An efficient low-shot class-agnostic counting framework with hybrid encoder and iterative exemplar feature learning.
Journal:
PloS one
Published Date:
Jun 6, 2025
Abstract
Few-shot learning techniques have enabled the rapid adaptation of a general AI model to various tasks using limited data. In this study, we focus on class-agnostic low-shot object counting, a challenging problem that aims to achieve accurate object counting with only a few annotated samples (few-shot) or even in the absence of any annotated data (zero-shot). In existing methods, the primary focus is often on enhancing performance, while relatively little attention is given to inference time-an equally critical factor in many practical applications.
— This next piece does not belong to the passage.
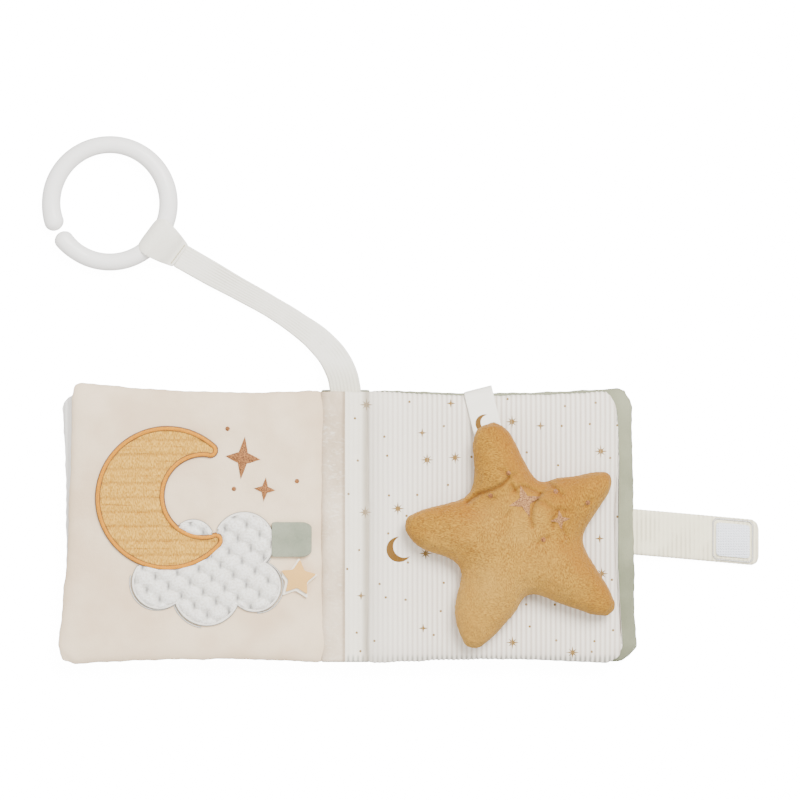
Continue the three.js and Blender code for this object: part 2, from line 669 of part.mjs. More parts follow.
// Closing strap: sewn into the back cover's fore edge, with the hook patch near its tip
// The furthest that an outline reaches in X between two heights on the page
function reachBetween(outline, lowY, highY) {
  let reach = -Infinity;
  outline.forEach((a, i) => {
    const b = outline[(i + 1) % outline.length];
    for (let t = 0; t <= 1; t += 0.05) {
      const p = a.clone().lerp(b, t);
      if (p.y >= lowY && p.y <= highY) reach = Math.max(reach, p.x);
    }
  });
  return reach;
}
const closingStartX = clearance + reachBetween(leaves.back_cover.outline,
  closingCentreY - closingWidth / 2, closingCentreY + closingWidth / 2);
const closingFoldX = closingStartX + closingRootLength;
const closingLowZ = closingThickness / 2 + seat;
const closingCourse = new THREE.CatmullRomCurve3(closingAlong.map((along, i) => new THREE.Vector3(
  closingStartX + (closingRootLength - clearance) * along, closingCentreY,
  THREE.MathUtils.lerp(coverSeamZ, closingLowZ, closingFall[i]))));
const closingRoot = bandAlong(closingCourse, 0, closingCourse.getLength(), 8,
  () => closingWidth, closingThickness, () => new THREE.Vector3(0, 1, 0),
  [new THREE.Vector3(1, 0, 0), new THREE.Vector3(1, 0, 0)]);
addPiece('closing_strap_root', slantY(closingRoot, closingStartX, closingLean), 'corduroy');

const closingHalf = closingWidth / 2;
const closingTipX = closingFoldX + closingTipLength;
const tipShape = new THREE.Shape();
tipShape.moveTo(closingFoldX, closingCentreY - closingHalf);
tipShape.lineTo(closingTipX - closingCorner, closingCentreY - closingHalf);
tipShape.absarc(closingTipX - closingCorner, closingCentreY - closingHalf + closingCorner, closingCorner,
  -Math.PI / 2, 0);
tipShape.absarc(closingTipX - closingCorner, closingCentreY + closingHalf - closingCorner, closingCorner,
  0, Math.PI / 2);
tipShape.lineTo(closingFoldX, closingCentreY + closingHalf);
addPiece('closing_strap_tip',
  slantY(prism(tipShape, seat, closingThickness, 5), closingStartX, closingLean), 'corduroy');

const hookZ = closingThickness + 2 * seat;
const hookX1 = closingTipX - hookFromTip;
const hookBox = (rim) => roundedRectangle(
  hookX1 - hookLength - rim, closingCentreY - hookWidth / 2 - rim,
  hookX1 + rim, closingCentreY + hookWidth / 2 + rim, patchCorner + rim / 2);
addPiece('hook_patch',
  slantY(prism(hookBox(0), hookZ, patchThickness), closingStartX, closingLean), 'hook');
const stitchSquare = hookBox(stitchRim);
stitchSquare.holes.push(hookBox(stitchRim - stitchWidth));
addPiece('hook_patch_stitching',
  slantY(prism(stitchSquare, hookZ, threadThickness), closingStartX, closingLean), 'whiteThread');

// Loop patch: on the outside of the front cover, where the strap's tip lands
const loopPatchX = -(spineHalf + coverReach - loopPatchInset);
addPiece('loop_patch', prism(roundedRectangle(
  loopPatchX, closingCentreY - loopPatchWidth / 2,
  loopPatchX + loopPatchLength, closingCentreY + loopPatchWidth / 2, patchCorner),
-seat - patchThickness, patchThickness), 'hook');

// Carrier strap: sewn in at the top of the spine, falls to the table and runs to the ring
const strapSewnZ = marginTopZ - marginThickness - clearance - strapThickness / 2;
const strapLowZ = strapThickness / 2 + seat;
const strapStartY = coverHeight / 2 + clearance;
const ringZ = ringTube + loopClearance + cloth;
const loopDirection = new THREE.Vector2(1, 0).rotateAround(new THREE.Vector2(), radians(loopAngle));
const loopEnd = ringCentre.clone().addScaledVector(loopDirection, ringRadius + loopTail + clearance);
const strapPoints = strapBends.map(([x, y], i) => new THREE.Vector3(
  x, strapStartY + y, THREE.MathUtils.lerp(strapSewnZ, strapLowZ, strapFall[i])));
const strapCourse = new THREE.CatmullRomCurve3([
  new THREE.Vector3(0, strapStartY, strapSewnZ),
  ...strapPoints,
  new THREE.Vector3(loopEnd.x, loopEnd.y, strapLowZ + strapEndLift),
]);
const strapLength = strapCourse.getLength();
const strapFold = strapLength * strapCreaseShare;
const strapWidth = (u) => THREE.MathUtils.lerp(strapRootWidth, strapEndWidth, u);
addPiece('carrier_strap_lower', bandAlong(
  strapCourse, 0, strapFold - clearance / 2, 12, strapWidth, strapThickness, levelAcross,
  [new THREE.Vector3(0, 1, 0)]), 'corduroy');
addPiece('carrier_strap_upper', bandAlong(
  strapCourse, strapFold + clearance / 2, strapLength, 8, strapWidth, strapThickness, levelAcross,
  [undefined, new THREE.Vector3(-loopDirection.x, -loopDirection.y, 0)]), 'corduroy');
const anchorCourse = new THREE.LineCurve3(
  new THREE.Vector3(0, anchorStartY, strapSewnZ),
  new THREE.Vector3(0, strapStartY - clearance, strapSewnZ));
addPiece('carrier_strap_anchor', bandAlong(
  anchorCourse, 0, anchorCourse.getLength(), 1, () => strapRootWidth, strapThickness, levelAcross), 'corduroy');

// Ring: an open round tube with rounded ends
function ringTubeGeometry() {
  const gap = ringGap / ringRadius;
  const sweep = 2 * Math.PI - gap;
  const capSteps = [0.04, 0.2, 0.5, 1];
  const cap = ringTube / ringRadius;
  const bodySteps = 34;
  const stations = capSteps.map((s) => [s * cap, Math.sqrt(1 - (1 - s) ** 2)]);
  for (let i = 1; i < bodySteps; i++) stations.push([cap + (sweep - 2 * cap) * i / bodySteps, 1]);
  for (const s of [...capSteps].reverse()) stations.push([sweep - s * cap, Math.sqrt(1 - (1 - s) ** 2)]);
  const start = radians(ringGapAngle) + gap / 2;
  const point = (angle, radius, z) => new THREE.Vector3(
    ringCentre.x + radius * Math.cos(angle), ringCentre.y + radius * Math.sin(angle), ringZ + z);
  const sides = 12;
  const loops = stations.map(([turn, swell]) => Array.from({ length: sides }, (_, i) => {
    const a = 2 * Math.PI * i / sides;
    const r = ringTube * swell;
    return point(start + turn, ringRadius + r * Math.cos(a), r * Math.sin(a));
  }));
  return skinLoops(loops, point(start, ringRadius, 0), point(start + sweep, ringRadius, 0));
}
addPiece('link_ring', ringTubeGeometry(), 'plastic');

// Loop: the strap's end goes round the tube and is stitched to itself
function ringLoopGeometry() {
  const hole = ringTube + loopClearance;
  const outer = hole + cloth;
  const tailZ = strapLowZ + strapEndLift - ringZ;
  const lean = radians(loopTailPitch);
  const profile = new THREE.Shape();
  profile.moveTo(loopTail, tailZ + strapThickness / 2);
  profile.lineTo(outer * Math.cos(lean), outer * Math.sin(lean));
  profile.absarc(0, 0, outer, lean, 2 * Math.PI - lean);
  profile.lineTo(loopTail, tailZ - strapThickness / 2);
  const bore = new THREE.Path();
  bore.absarc(0, 0, hole, 0, 2 * Math.PI);
  profile.holes.push(bore);
  const geometry = new THREE.ExtrudeGeometry(
    profile, { depth: loopWidth, steps: 6, bevelEnabled: false, curveSegments: 10 });
  const position = geometry.attributes.position;
  for (let i = 0; i < position.count; i++) {
    const out = position.getX(i);
    const side = loopWidth / 2 - position.getZ(i);
    const taper = THREE.MathUtils.clamp((out - outer) / (loopTail - outer), 0, 1);
    const bend = (Math.sqrt(ringRadius ** 2 - side ** 2) - ringRadius) * (1 - taper);
    const width = THREE.MathUtils.lerp(1, strapEndWidth / loopWidth, taper);
    const flat = new THREE.Vector2(ringRadius + out + bend, side * width)
      .rotateAround(new THREE.Vector2(), radians(loopAngle)).add(ringCentre);
    position.setXYZ(i, flat.x, flat.y, ringZ + position.getY(i));
  }
  return mergeVertices(geometry.deleteAttribute('normal').deleteAttribute('uv'), 1e-4);
}
const ringLoop = addPiece('ring_loop', ringLoopGeometry(), 'corduroy');
const stitchCentre = ringCentre.clone()
  .addScaledVector(loopDirection, ringRadius + loopTail - loopStitchInset);
const stitchBar = new THREE.BoxGeometry(
  stitchWidth, strapEndWidth - 2 * loopStitchMargin, threadThickness, 1, 4, 1)
  .rotateZ(radians(loopAngle))
  .translate(stitchCentre.x, stitchCentre.y, clearance + threadThickness / 2);
addPiece('ring_loop_stitching', drape(stitchBar, ringLoop), 'whiteThread');

export default book;
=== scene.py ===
# %% [markdown]
# # A soft cloth book for a pram
# The book lies open and flat: two padded covers, two padded pages on them, a spine between, a plush
# star on a ribbon, small flaps, a closing strap, and a carrier strap that ends in a plastic ring.
# The CAD model comes first, as a fixed frame: its nodes say where each piece is and how big it may
# be, and its bodies say what moves with what. Everything below dresses that frame.

# %% Load the frame and keep its box
import math

import bmesh
import bpy
from mathutils import Matrix, Vector


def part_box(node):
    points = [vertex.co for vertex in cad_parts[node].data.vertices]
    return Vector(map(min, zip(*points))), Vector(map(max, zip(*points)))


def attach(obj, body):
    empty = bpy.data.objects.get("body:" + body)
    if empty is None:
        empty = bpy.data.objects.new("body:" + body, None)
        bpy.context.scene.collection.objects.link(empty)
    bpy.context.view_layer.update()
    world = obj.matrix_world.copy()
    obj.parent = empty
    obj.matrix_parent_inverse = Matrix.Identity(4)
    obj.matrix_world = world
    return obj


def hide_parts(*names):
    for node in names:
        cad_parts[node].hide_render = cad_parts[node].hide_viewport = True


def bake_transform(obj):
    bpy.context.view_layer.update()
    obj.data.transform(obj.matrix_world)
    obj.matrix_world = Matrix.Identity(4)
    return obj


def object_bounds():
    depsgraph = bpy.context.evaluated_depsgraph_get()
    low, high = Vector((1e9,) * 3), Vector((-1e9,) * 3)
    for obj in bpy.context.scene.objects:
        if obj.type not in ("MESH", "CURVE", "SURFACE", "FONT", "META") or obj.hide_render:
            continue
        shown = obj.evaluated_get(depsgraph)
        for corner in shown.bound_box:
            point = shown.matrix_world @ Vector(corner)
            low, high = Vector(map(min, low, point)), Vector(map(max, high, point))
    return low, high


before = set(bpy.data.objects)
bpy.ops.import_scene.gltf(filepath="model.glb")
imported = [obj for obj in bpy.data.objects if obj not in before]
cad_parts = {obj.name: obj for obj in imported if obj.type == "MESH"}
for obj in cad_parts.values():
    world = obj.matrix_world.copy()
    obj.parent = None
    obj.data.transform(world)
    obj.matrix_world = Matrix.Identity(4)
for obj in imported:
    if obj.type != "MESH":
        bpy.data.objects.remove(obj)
cad_box = [list(corner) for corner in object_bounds()]

# %% [markdown]
# ## Camera, floor and light
# The photograph was taken from straight above with a long lens, so the camera hangs two metres over
# the book. One pixel of the picture is 0.425 mm on the pages, which gives the lens. The floor is a
# plain pale sheet that glows, as a light table does, because the photograph's ground is pure white.
# Its glow is for the camera only, so it doesn't light the book from below. The light is a pale sky, a
# wide soft lamp overhead and a weaker one at the side, so folds and piles cast only faint shadows.

# %% Camera
MM = 0.001
pixel, pixels, sensor, camera_height = 0.425 * MM, 800, 36, 2.0
page_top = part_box("moon_page_front")[1].z
bpy.ops.object.camera_add(location=(0.0234, 0.0540, camera_height))
camera = bpy.context.object
camera.name = "camera"
camera.data.sensor_width = sensor
camera.data.lens = sensor * (camera_height - page_top) / (pixels * pixel)
bpy.context.scene.camera = camera
print("lens", round(camera.data.lens, 1), "mm")

# %% Floor and lights
bpy.ops.mesh.primitive_plane_add(size=6, location=(0, 0, cad_box[0][2] - 0.05 * MM))
floor = bpy.context.object
floor.name = "floor"
floor.visible_diffuse = floor.visible_glossy = False
book_middle = Vector((0.02, 0.03, 0))


def soft_lamp(name, place, size, watts):
    bpy.ops.object.light_add(type="AREA", location=place)
    light = bpy.context.object
    light.name = name
    light.data.shape = "DISK"
    light.data.size = size
    light.data.energy = watts
    light.rotation_euler = (book_middle - Vector(place)).to_track_quat("-Z", "Y").to_euler()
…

We propose a model that achieves real-time inference without compromising performance. Specifically, we design a multi-scale hybrid encoder to enhance feature representation and optimize computational efficiency. This encoder applies self-attention exclusively to high-level features and cross-scale fusion modules to integrate adjacent features, reducing training costs. Additionally, we introduce a learnable shape embedding and an iterative exemplar feature learning module, that progressively enriches exemplar features with class-level characteristics by learning from similar objects within the image, which are essential for improving subsequent matching performance. Extensive experiments on the FSC147, Val-COCO, Test-COCO, CARPK, and ShanghaiTech datasets demonstrate our model's effectiveness and generalizability compared to state-of-the-art methods.